## Supplied data
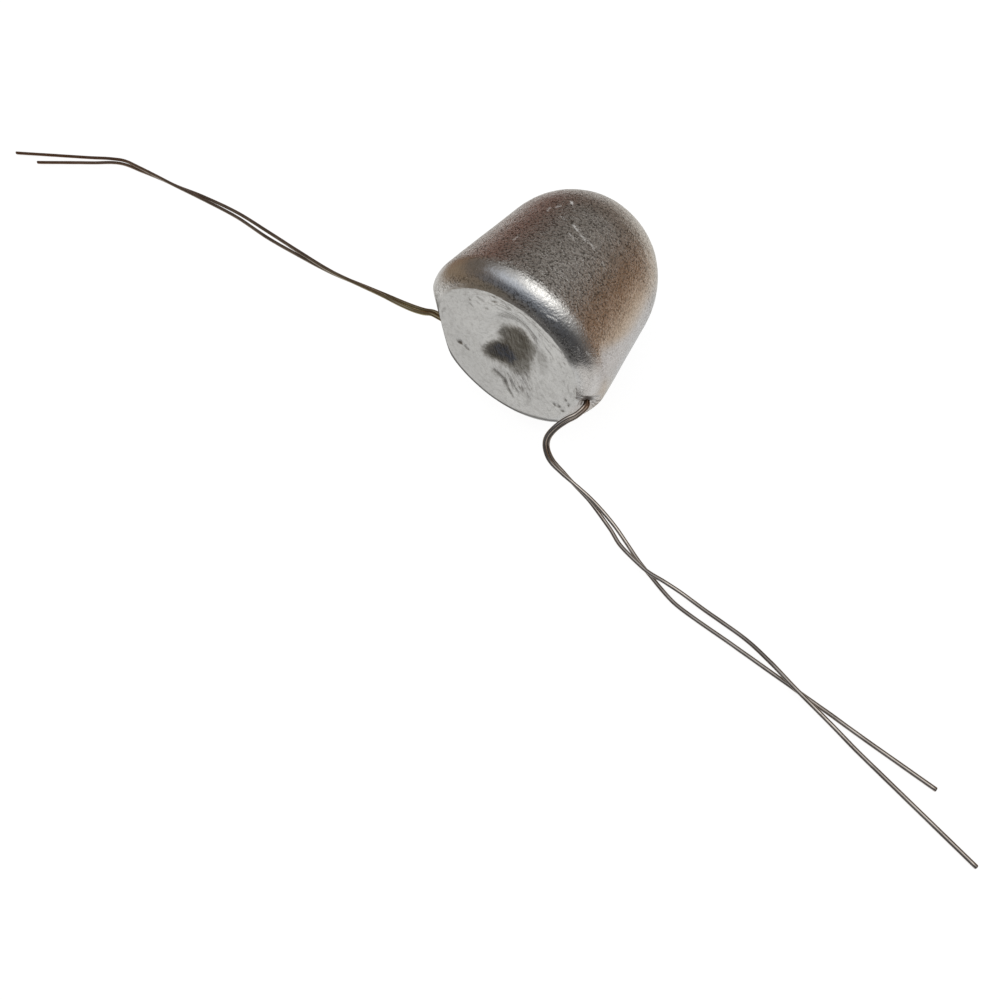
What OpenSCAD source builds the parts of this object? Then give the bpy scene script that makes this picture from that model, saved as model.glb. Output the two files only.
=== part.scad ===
// A domed metal casting with two tie wires cast through it, lying on its side.
// Units are millimetres. +Z is up. The origin is the centre of the flat poured
// face. +Y runs from that face towards the dome, and +X runs along the wires
// towards the pair of ends that is bent down round the rim. Left is -X, right is +X.

/* [Casting] */
// Largest diameter, at the rounded rim just behind the poured face
rim_d = 48; // [46:0.5:50]
// Diameter of the flat poured face
face_d = 39; // [38:0.5:40]
// Radius of the rounded rim between the poured face and the wall
rim_r = 5.4; // [5:0.1:6]
// Draft of the wall, in degrees, which is also how far the axis leans when the casting lies on its side
draft = 7; // [6.5:0.25:7.5]
// Length from the poured face to the top of the dome
cast_h = 48.6; // [47:0.2:50]

/* [Poured face] */
// Width of the shrinkage dimple in the poured face
dimple_d = 17; // [14:0.5:20]
// Depth of the shrinkage dimple
dimple_depth = 1.8; // [1:0.1:2.2]
// Distance of the dimple's middle from the middle of the face, across
dimple_x = 2; // [0:0.1:3]
// Distance of the dimple's middle from the middle of the face, up
dimple_z = 4; // [0:0.1:5]

/* [Tie wires] */
// Diameter of each tie wire
wire_d = 1; // [0.8:0.05:1.02]
// Distance between the middles of the two wires where they leave the casting
wire_pitch = 1.16; // [1.14:0.02:1.2]
// Distance between the middles of the two wires where they lie twisted together
twist_pitch = 1.1; // [1.06:0.02:1.14]
// Angle at which wire a lies below wire b where they leave the casting on the left, in degrees
left_turn = 12; // [8:1:16]
// Angle at which wire a lies below wire b where they leave the casting on the right, in degrees
right_turn = 64; // [60:1:66]
// Depth of the wires behind the poured face
wire_depth = 2.8; // [2.6:0.1:3]
// Distance of the wires below the casting's axis, at the middle of the casting
wire_drop = 3; // [2.5:0.1:3.5]
// Lean of the wires inside the casting, in degrees
wire_lean = 5.75; // [5:0.25:6]
// Length of wire a's straight cut end on the left
left_end_a = 21; // [12:0.2:24]
// Length of wire b's straight cut end on the left
left_end_b = 10.2; // [6:0.2:12]
// Length of wire a's straight cut end on the right
right_end_a = 21.4; // [12:0.2:24]
// Length of wire b's straight cut end on the right
right_end_b = 8.2; // [6:0.2:12]
// Sides of the round wire where it is bent
wire_sides = 12; // [8:2:16]

/* [Wire facets] */
// Angle of the left facet, where the pair of wires leaves the rim, in degrees from the axis
left_facet_angle = 48; // [46:1:50]
// Distance of the left facet from the axis, at the poured face
left_facet_x = 18.2; // [18:0.1:18.6]
// Tilt of the left facet downwards, in degrees
left_facet_tilt = 3; // [0:1:6]
// Angle of the right facet, in degrees from the axis
right_facet_angle = 37; // [35:1:39]
// Distance of the right facet from the axis, at the poured face
right_facet_x = 19.3; // [19:0.1:19.6]
// Tilt of the right facet downwards, in degrees
right_facet_tilt = 28; // [25:1:31]
// Radius of the scoop in the metal round the right-hand pair
scoop_r = 1.7; // [1.6:0.1:1.9]

/* [Hidden] */
$fn = 96;

// ---- Casting outline: a rim arc, a drafted wall tangent to it, and a dome tangent to the wall ----
rim_first_angle = -69;
rim_step = 6.9;
dome_steps = 16;
rim_centre = rim_d / 2 - rim_r;
// Distance of the wall's line from the origin
wall_offset = rim_centre * cos(draft) + rim_r + rim_r * sin(draft);
dome_centre = (cast_h - wall_offset) / (1 - sin(draft));
dome_r = cast_h - dome_centre;

function rim_point(angle) = [rim_centre + rim_r * cos(angle), rim_r + rim_r * sin(angle)];
function dome_point(angle) = [dome_r * cos(angle), dome_centre + dome_r * sin(angle)];

// Columns: distance from the axis, distance behind the poured face
profile = concat(
    [[0, 0], [face_d / 2, 0]],
    [for (angle = [rim_first_angle : rim_step : draft - rim_step / 2]) rim_point(angle)],
    [rim_point(draft)],
    [for (i = [0 : dome_steps - 1]) dome_point(draft + (90 - draft) * i / dome_steps)],
    [[0, cast_h]]
);

// Radius of the sphere that cuts the dimple
dimple_r = (dimple_d * dimple_d / 4 + dimple_depth * dimple_depth) / (2 * dimple_depth);
facet_block = [10, 40, 30];
facet_block_y = -10;
scoop_x = 21.3;
scoop_shift = 1; // from the wires towards the poured face

// ---- Straight run of the wires inside the casting ----
wire_r = wire_d / 2;
bent_r = wire_r * 0.985;
exit_half = wire_pitch / 2;
half_pitch = twist_pitch / 2;
// The rods reach a little past the places where the bent lengths start.
rod_left_x = -22.8;
rod_right_x = 20.15;
bend_left_x = -22.6;
bend_right_x = 20;
turn_length = 43; // over which the pair turns from left_turn to right_turn
bore_reach = 26;  // of the wire holes, to each side of the middle
end_overlap = 0.5; // of a cut end with the bent length before it

// The casting rests on its drafted wall, so its floor is this far from the origin.
floor_z = -wall_offset;
floor_gap = 0.06;
low = floor_z + wire_r + floor_gap; // middle of a wire lying just above the floor

// A point given in the casting's own frame, with the axis level, moved to the frame of the whole object.
function laid(p) = [p[0],
                    p[1] * cos(draft) + p[2] * sin(draft),
                    -p[1] * sin(draft) + p[2] * cos(draft)];
// The middle of the pair inside the casting, x to the right of the middle.
function run(x) = laid([x, wire_depth, -wire_drop - x * tan(wire_lean)]);
// Half the step from wire b to wire a, where a lies below b by the given angle.
function sidestep(turn) = laid([0, exit_half * cos(turn), -exit_half * sin(turn)]);
// The middle of one wire inside the casting; side is 1 for wire a and -1 for wire b.
function inner(x, side) =
    let (part = (x - rod_left_x) / turn_length)
    run(x) + side * ((1 - part) * sidestep(left_turn) + part * sidestep(right_turn));

// ---- Where each pair of wires bends, from the casting outwards ----
// Columns: x, y, z of the middle of the pair, half the distance between the two wires,
// and the angle, in degrees from level, at which wire a lies beside wire b.
left_pair = [
    concat(run(bend_left_x), [exit_half, 180 + draft + left_turn]),
    [-25.6, 2.3, -1.7, half_pitch, 188],
    [-29, 2.1, -2.25, half_pitch, 184],
    [-33.5, 2.1, -2.7, half_pitch, 198],
    [-39, 2.4, -3.4, half_pitch, 217],
    [-47, 2.9, -4.9, half_pitch, 232],
    [-59, 3.5, -6.8, half_pitch, 258],
    [-73, 5.2, -8.8, 0.58, 300],
    [-87, 7.2, -10.8, 0.74, 330],
    [-103, 9.7, -12.8, 0.6, 345],
    [-121, 11, -15, half_pitch, 382],
    [-132, 11.5, -16.5, half_pitch, 418],
    [-141, 12.2, -17.8, half_pitch, 432],
    [-152, 12.9, -19.5, half_pitch, 465],
    [-161, 13.3, -20.8, half_pitch, 495],
    [-167, 12.5, -21.8, 0.6, 515],
    [-174.5, 10, -22.55, 1.05, 538],
    [-185, 6.1, -23.05, 1.42, 540]
];
right_pair = [
    concat(run(bend_right_x), [exit_half, -draft - right_turn]),
    [21.1, 1.1, -5.5, half_pitch, -70],
    [21.1, -0.6, -5.6, half_pitch, -84],
    [20.35, -2.6, -5.95, half_pitch, -88],
    [19.15, -4.5, -6.1, half_pitch, -82],
    [17.6, -7.05, -7.2, half_pitch, -84],
    [16.7, -9.3, -9, half_pitch, -74],
    [17.1, -10.8, -11.3, half_pitch, -52],
    [18.95, -12, -13.5, half_pitch, -36],
    [22.3, -12.6, -15.7, half_pitch, -50],
    [25.2, -13, -17.3, half_pitch, -75],
    [30.75, -14.1, -19.3, half_pitch, -108],
    [37.6, -16.5, -21.4, 0.62, -165],
    [42, -18.6, -22.4, 0.82, -197],
    [48.8, -21.1, -23, half_pitch, -250],
    [54.6, -22.4, -23.2, 0.98, -318],
    [59.1, -23.2, low + 0.3, 1.4, -348],
    [64.4, -23.9, low + 0.1, 1.45, -357],
    [75, -25.1, low + 0.15, 1.35, -355],
    [82, -26.5, low + 0.5, 0.9, -325],
    [90, -28.3, low + 0.55, 0.58, -255],
    [98, -29.9, low + 0.25, 0.85, -195],
    [105, -31.4, low, 1.45, -180],
    [112, -32.8, low, 2.08, -180]
];

// ---- Smooth curve through the rows ----
// A cubic joins neighbouring rows. The slope at a row comes from the rows on both sides of it,
// and at the first row from the direction of the straight run.
function xyz(row) = [row[0], row[1], row[2]];
function unit(v) = v / norm(v);
// Distance along the rows from the first one to row i.
function along(rows, i) =
    i == 0 ? 0 : along(rows, i - 1) + norm(xyz(rows[i]) - xyz(rows[i - 1]));
function slope(rows, dist, i, start_dir) =
    i == 0 ? concat(start_dir, [0, 0])
    : let (next = min(i + 1, len(rows) - 1))
      (rows[next] - rows[i - 1]) / (dist[next] - dist[i - 1]);
// The row a fraction u of the way from row i to row i + 1.
function cubic(rows, dist, i, u, start_dir) =
    let (gap = dist[i + 1] - dist[i])
    (2 * u * u * u - 3 * u * u + 1) * rows[i]
    + (u * u * u - 2 * u * u + u) * gap * slope(rows, dist, i, start_dir)
    + (3 * u * u - 2 * u * u * u) * rows[i + 1]
    + (u * u * u - u * u) * gap * slope(rows, dist, i + 1, start_dir);
function curve(rows, start_dir, step) =
    let (last = len(rows) - 1, dist = [for (i = [0 : last]) along(rows, i)])
    concat([for (i = [0 : last - 1]) let (n = max(2, ceil((dist[i + 1] - dist[i]) / step)))
            for (k = [0 : n - 1]) cubic(rows, dist, i, k / n, start_dir)],
           [rows[last]]);

function tangent(path, i) = unit(path[min(i + 1, len(path) - 1)] - path[max(i - 1, 0)]);
// Unit vector square to a heading, at an angle from level.
function across(heading, angle) =
    let (level = unit(cross([0, 0, 1], heading)), upward = cross(heading, level))
    cos(angle) * level + sin(angle) * upward;
// The middle line of one wire of a pair; side is 1 for wire a and -1 for wire b.
function strand(pair, side) =
    let (middle = [for (row = pair) xyz(row)])
    [for (i = [0 : len(pair) - 1])
        middle[i] + side * pair[i][3] * across(tangent(middle, i), pair[i][4])];

left_curve = curve(left_pair, unit(run(-1) - run(0)), step = 3);
right_curve = curve(right_pair, unit(run(1) - run(0)), step = 1.5);

// A round rod between two points.
module rod(from, to, r) {
    d = to - from;
    translate(from)
        rotate([0, acos(d[2] / norm(d)), atan2(d[1], d[0])])
            cylinder(r = r, h = norm(d), $fn = 48);
}

// A bent length of round wire that follows a list of points, with a ring of corners at each.
module bent(path, r) {
    n = len(path);
    m = wire_sides;
    corners = [for (i = [0 : n - 1]) let (heading = tangent(path, i))
               for (k = [0 : m - 1]) path[i] + r * across(heading, 360 * k / m)];
    sides = [for (i = [0 : n - 2]) for (k = [0 : m - 1])
             let (near = i * m + k, near_next = i * m + (k + 1) % m,
                  far = near + m, far_next = near_next + m)
             for (face = [[near, far_next, near_next], [near, far, far_next]]) face];
    caps = [[for (k = [0 : m - 1]) k], [for (k = [m - 1 : -1 : 0]) (n - 1) * m + k]];
    polyhedron(points = corners, faces = concat(sides, caps), convexity = 8);
}

// The straight cut end that carries on from the last point of a path.
module cut_end(path, length) {
    tip = path[len(path) - 1];
    heading = unit(tip - path[len(path) - 2]);
    rod(tip - end_overlap * heading, tip + length * heading, wire_r);
}

// One tie wire: the straight run inside the casting, then a bent length and a cut end on each side.
module tie_wire(side, left_end, right_end) {
    left_path = strand(left_curve, side);
    right_path = strand(right_curve, side);
    union() {
        rod(inner(rod_left_x, side), inner(rod_right_x, side), wire_r);
        bent(left_path, bent_r);
        bent(right_path, bent_r);
        cut_end(left_path, left_end);
        cut_end(right_path, right_end);
    }
}

// The block that cuts a facet; side is -1 for the left and 1 for the right.
module facet_cut(side, x, angle, tilt)
    rotate([0, side * tilt, 0]) translate([side * x, 0, 0]) rotate([0, 0, -side * angle])
        translate([side < 0 ? -facet_block[0] : 0, facet_block_y, -facet_block[2] / 2])
            cube(facet_block);

// The solid domed casting, laid on its drafted wall.
module zinc_casting() color([0.77, 0.76, 0.74])
    difference() {
        rotate([-draft, 0, 0]) difference() {
            rotate([-90, 0, 0]) rotate_extrude() polygon(profile);
            translate([dimple_x, dimple_depth - dimple_r, dimple_z]) sphere(r = dimple_r);
            facet_cut(-1, left_facet_x, left_facet_angle, left_facet_tilt);
            facet_cut(1, right_facet_x, right_facet_angle, right_facet_tilt);
        }
        for (side = [-1, 1])
            rod(inner(-bore_reach, side), inner(bore_reach, side), wire_r);
        translate(run(scoop_x) - laid([0, scoop_shift, 0])) sphere(r = scoop_r);
    }

module tie_wire_a() color([0.36, 0.29, 0.24]) tie_wire(1, left_end_a, right_end_a);
module tie_wire_b() color([0.42, 0.35, 0.3]) tie_wire(-1, left_end_b, right_end_b);

zinc_casting();
tie_wire_a();
tie_wire_b();
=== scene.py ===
"""Looks of a domed zinc casting with two steel tie wires cast through it, lying on a pale table.

The casting lies on its tapered wall: poured face towards -Y, dome towards +Y. The wires leave it
to the left (-X) and the right (+X). Shapes are worked out in millimetres, in one of two frames:
the casting frame has its origin in the middle of the poured face and its axis level along +Y;
laid() tips it about X into the frame of the whole object, which rests on the table.
"""

import math

import bpy
import numpy as np
from mathutils import Matrix


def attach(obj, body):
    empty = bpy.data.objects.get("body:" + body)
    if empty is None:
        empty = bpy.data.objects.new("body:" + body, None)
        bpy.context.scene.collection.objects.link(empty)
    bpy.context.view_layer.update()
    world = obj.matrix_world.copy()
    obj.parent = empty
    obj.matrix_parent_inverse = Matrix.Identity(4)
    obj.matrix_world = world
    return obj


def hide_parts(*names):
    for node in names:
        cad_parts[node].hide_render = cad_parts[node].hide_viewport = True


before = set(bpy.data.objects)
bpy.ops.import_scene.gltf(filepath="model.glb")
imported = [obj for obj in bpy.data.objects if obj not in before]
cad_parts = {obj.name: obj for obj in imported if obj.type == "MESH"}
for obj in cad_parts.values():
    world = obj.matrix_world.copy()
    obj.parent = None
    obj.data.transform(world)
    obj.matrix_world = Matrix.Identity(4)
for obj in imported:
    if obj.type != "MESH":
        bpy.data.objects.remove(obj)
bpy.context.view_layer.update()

MM = 0.001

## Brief
Give again only the lines starting at the one that contains "obj.parent = None" and running to the end of the data.

## Solution to this exercise
    obj.parent = None
    obj.data.transform(world)
    obj.matrix_world = Matrix.Identity(4)
for obj in imported:
    if obj.type != "MESH":
        bpy.data.objects.remove(obj)
bpy.context.view_layer.update()

MM = 0.001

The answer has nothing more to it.